Our daily round-up of news from the art world
Linda Nochlin (1931–2017) | American art historian and writer Linda Nochlin died yesterday, at the age of 86. Nochlin was celebrated for her pioneering contributions to feminist art history, most famously in her 1971 essay ‘Why Have There Been No Great Women Artists?’ Until her retirement in 2013 Nochlin taught at the New York University Institute of Fine Arts, where she was professor of modern art. For an account of Nochlin’s many other achievements, see the Artnews obituary here.
British Museum ends agreement with stalled Abu Dhabi museum | The British Museum has ended its 10-year agreement, signed in 2009, with Abu Dhabi’s tourism development and investment company, under which the BM had agreed to provide loans and advisory services to the UAE capital’s future Zayed National Museum. The early termination of the deal comes four years after the Foster + Partners-designed building in Abu Dhabi was originally due to open in 2013. According to the Art Newspaper’s report, the agreement – while no longer operational – has not been cancelled, leaving open the possibility for future co-operation between the two institutions, although the fate of the ZNM is not particularly clear at this point.
Art industry figures sign open letter denouncing sexual harassment | In the wake of last week’s news that Artforum’s (now-resigned) publisher Knight Landesman is being sued for sexual misconduct, a group of industry figures has gathered to write an open letter denouncing sexual harassment in the art world, which the Guardian has published here. The letter is titled ‘Not Surprised’, after the Jenny Holzer slogan ‘abuse of power comes as no surprise’. According to the Guardian’s report, 150 people – including prominent gallerists, artists, curators, and writers – penned the collective text, which currently has over 2,000 signatories. Further signatures can be added to the letter via a dedicated website which has been set up.
V&A acquires Wilton’s Music Hall archive | The Victoria & Albert Museum’s theatre collection has acquired an archive documenting the history of Wilton’s Music Hall in London, one of a very few surviving music halls in the UK. The archive records the building’s journey from its opening in 1859, through a period of dereliction in the late 20th century and the subsequent preservation campaign and restoration project.
Five UK locations bid for European Capital of Culture title | Five locations across Britain – Nottingham, Milton Keynes, Leeds, Belfast and Derry, and Dundee – have submitted their final bids to be named European Capital of Culture in 2023. The UK government has affirmed its commitment to hosting the event, alongside Hungary, in six years despite the prospect of the UK leaving the European Union. The DCMS (Department for Digital, Culture, Media and Sport) has issued a statement warning that the event is ‘subject to the outcome of those exit negotiations which could have a bearing on the UK’s participation’.

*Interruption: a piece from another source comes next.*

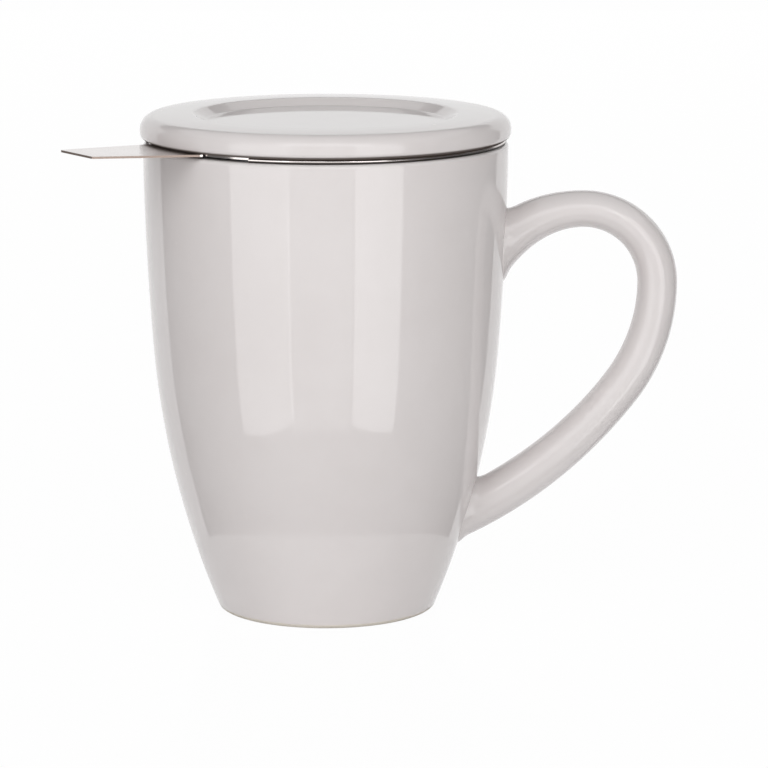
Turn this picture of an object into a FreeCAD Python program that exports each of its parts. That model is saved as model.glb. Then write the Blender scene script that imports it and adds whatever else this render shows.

Recommended reading | In the latest issue of the New York Review of Books the novelist and playwright Darryl Pinckney writes about Kara Walker’s recent exhibition at Sikkema Jenkins & Co. Meanwhile, in the New York Times, Robin Pogrebin looks at the different strategies adopted by art galleries to cope with the changing economics of the art market. And in the London Review of Books, Adam Smyth considers The Print Before Photography: An Introduction to European Printmaking 1550–1820 by Antony Griffiths, which won the 2016 Apollo Award for book of the year.